● **EXERCISE PROMPT**
Copy out every record precisely.

[Start DATA EXCERPTS]

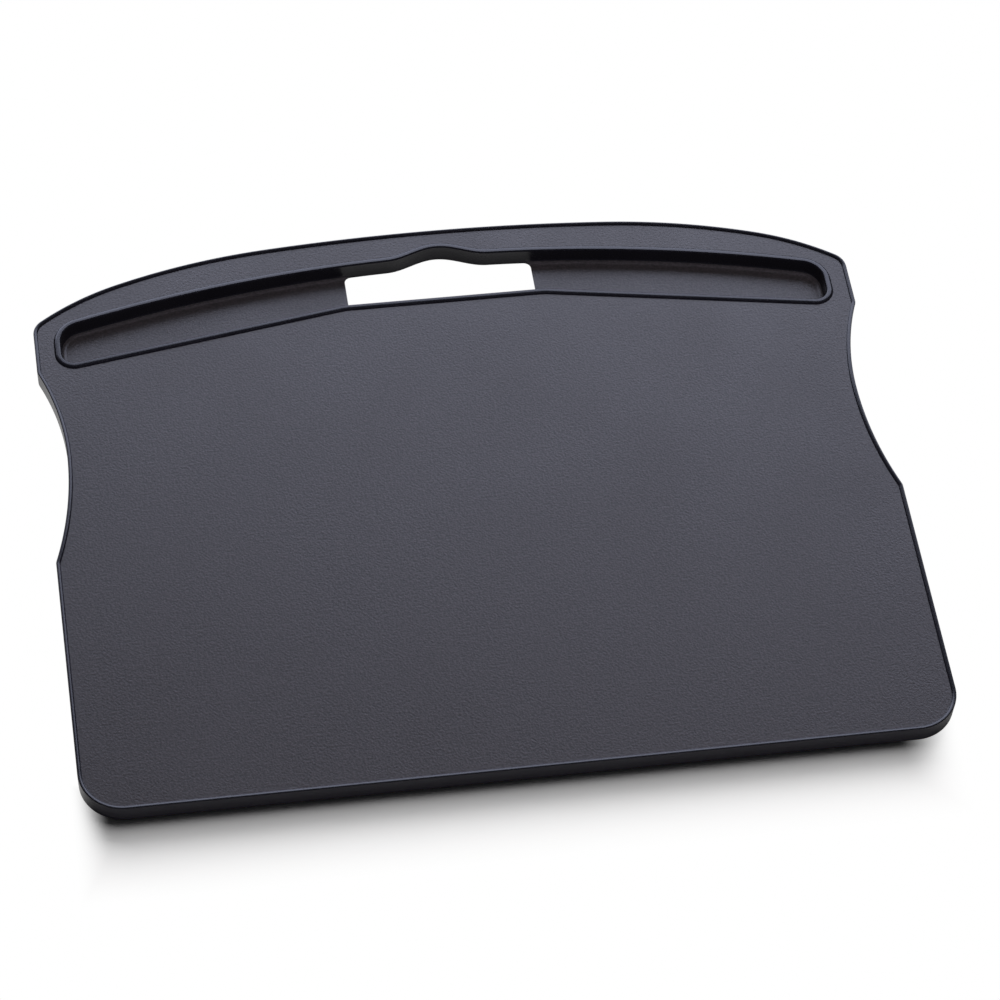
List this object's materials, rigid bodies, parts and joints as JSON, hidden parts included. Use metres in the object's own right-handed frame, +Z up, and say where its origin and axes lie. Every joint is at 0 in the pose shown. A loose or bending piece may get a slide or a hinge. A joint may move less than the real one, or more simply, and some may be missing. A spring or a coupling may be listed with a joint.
{
  "type": "laptop tray",
  "caption": "Flat black laptop tray with an arched back, drawn-in sides, a raised bead round its edge, a pen trough and a carry slot through it.",
  "frame": {"origin": "on the surface that the tray stands on, under the middle of its width and depth", "axes": "+X to the user's right along the width, +Y away from the user to the arched back edge, +Z up"},
  "size_m": [0.45, 0.356, 0.0123],
  "materials": {
    "textured_plastic": "fine moulded grain, satin black",
    "satin_plastic": "smooth satin black",
    "screw_steel": "zinc plated",
    "foot_rubber": "matt black"
  },
  "bodies": {
    "root": {"top_shell": "textured_plastic", "base_panel": "satin_plastic", "screw_back_left": "screw_steel", "screw_back_right": "screw_steel", "screw_centre": "screw_steel", "screw_front_left": "screw_steel", "screw_front_middle": "screw_steel", "screw_front_right": "screw_steel", "screw_handle_left": "screw_steel", "screw_handle_right": "screw_steel", "screw_trough_left": "screw_steel", "screw_trough_right": "screw_steel", "screw_waist_left": "screw_steel", "screw_waist_right": "screw_steel", "foot_back_left": "foot_rubber", "foot_back_right": "foot_rubber", "foot_front_left": "foot_rubber", "foot_front_right": "foot_rubber", "foot_middle_left": "foot_rubber", "foot_middle_right": "foot_rubber"}
  },
  "joints": []
}
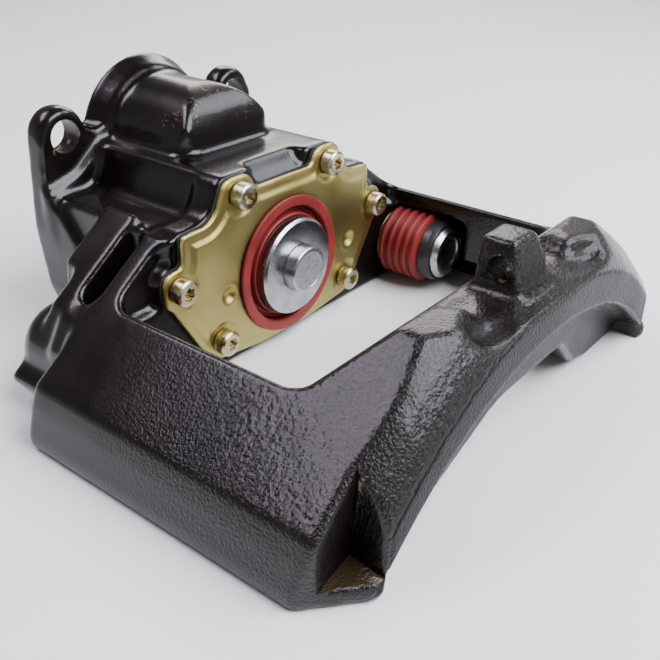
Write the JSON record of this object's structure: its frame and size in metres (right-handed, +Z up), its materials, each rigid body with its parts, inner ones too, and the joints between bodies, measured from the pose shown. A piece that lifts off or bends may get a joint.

[End DATA EXCERPTS]

● **ANSWER IN FULL**
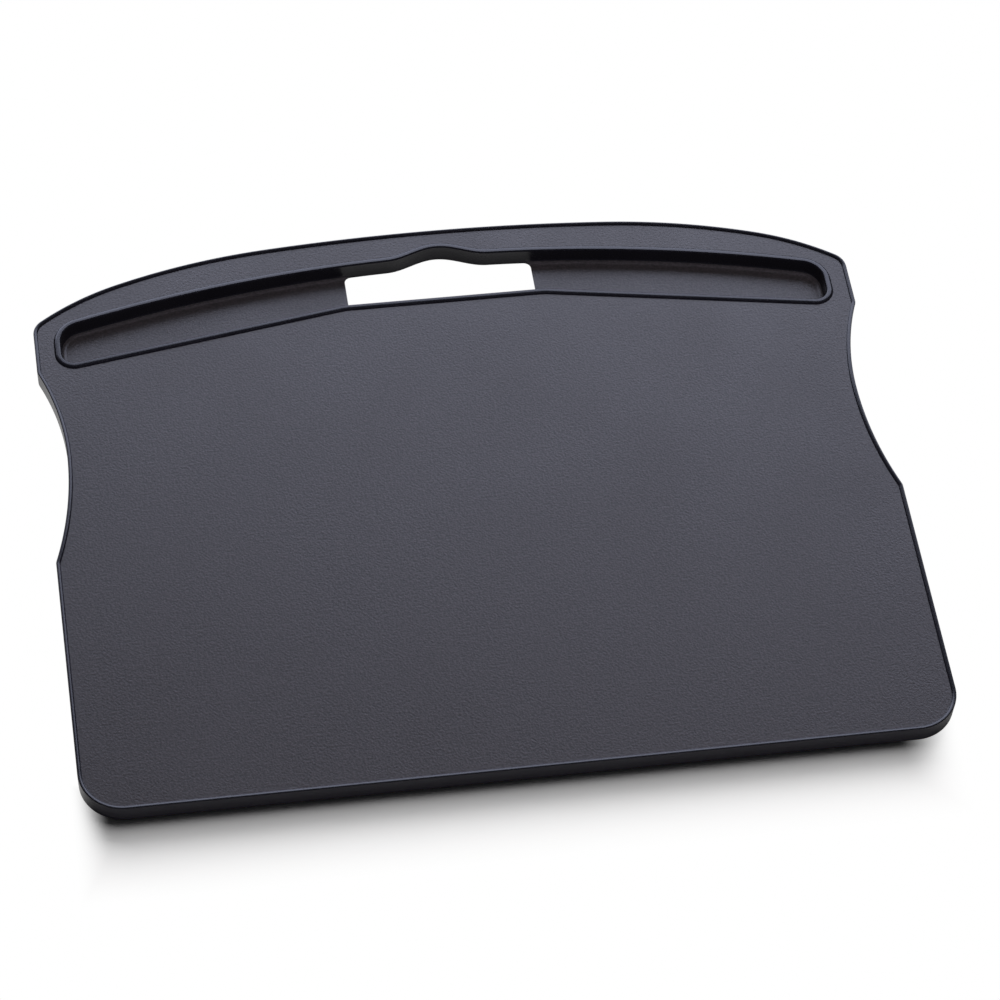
List this object's materials, rigid bodies, parts and joints as JSON, hidden parts included. Use metres in the object's own right-handed frame, +Z up, and say where its origin and axes lie. Every joint is at 0 in the pose shown. A loose or bending piece may get a slide or a hinge. A joint may move less than the real one, or more simply, and some may be missing. A spring or a coupling may be listed with a joint.
{
  "type": "laptop tray",
  "caption": "Flat black laptop tray with an arched back, drawn-in sides, a raised bead round its edge, a pen trough and a carry slot through it.",
  "frame": {"origin": "on the surface that the tray stands on, under the middle of its width and depth", "axes": "+X to the user's right along the width, +Y away from the user to the arched back edge, +Z up"},
  "size_m": [0.45, 0.356, 0.0123],
  "materials": {
    "textured_plastic": "fine moulded grain, satin black",
    "satin_plastic": "smooth satin black",
    "screw_steel": "zinc plated",
    "foot_rubber": "matt black"
  },
  "bodies": {
    "root": {"top_shell": "textured_plastic", "base_panel": "satin_plastic", "screw_back_left": "screw_steel", "screw_back_right": "screw_steel", "screw_centre": "screw_steel", "screw_front_left": "screw_steel", "screw_front_middle": "screw_steel", "screw_front_right": "screw_steel", "screw_handle_left": "screw_steel", "screw_handle_right": "screw_steel", "screw_trough_left": "screw_steel", "screw_trough_right": "screw_steel", "screw_waist_left": "screw_steel", "screw_waist_right": "screw_steel", "foot_back_left": "foot_rubber", "foot_back_right": "foot_rubber", "foot_front_left": "foot_rubber", "foot_front_right": "foot_rubber", "foot_middle_left": "foot_rubber", "foot_middle_right": "foot_rubber"}
  },
  "joints": []
}
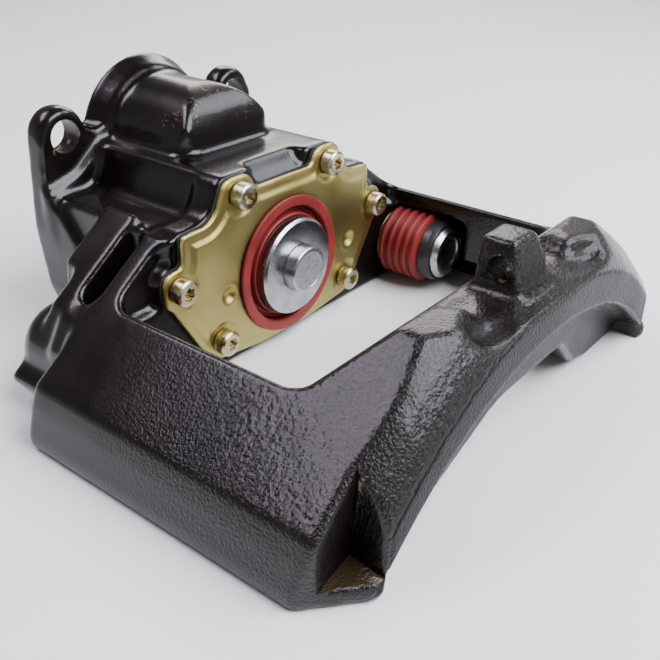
Write the JSON record of this object's structure: its frame and size in metres (right-handed, +Z up), its materials, each rigid body with its parts, inner ones too, and the joints between bodies, measured from the pose shown. A piece that lifts off or bends may get a joint.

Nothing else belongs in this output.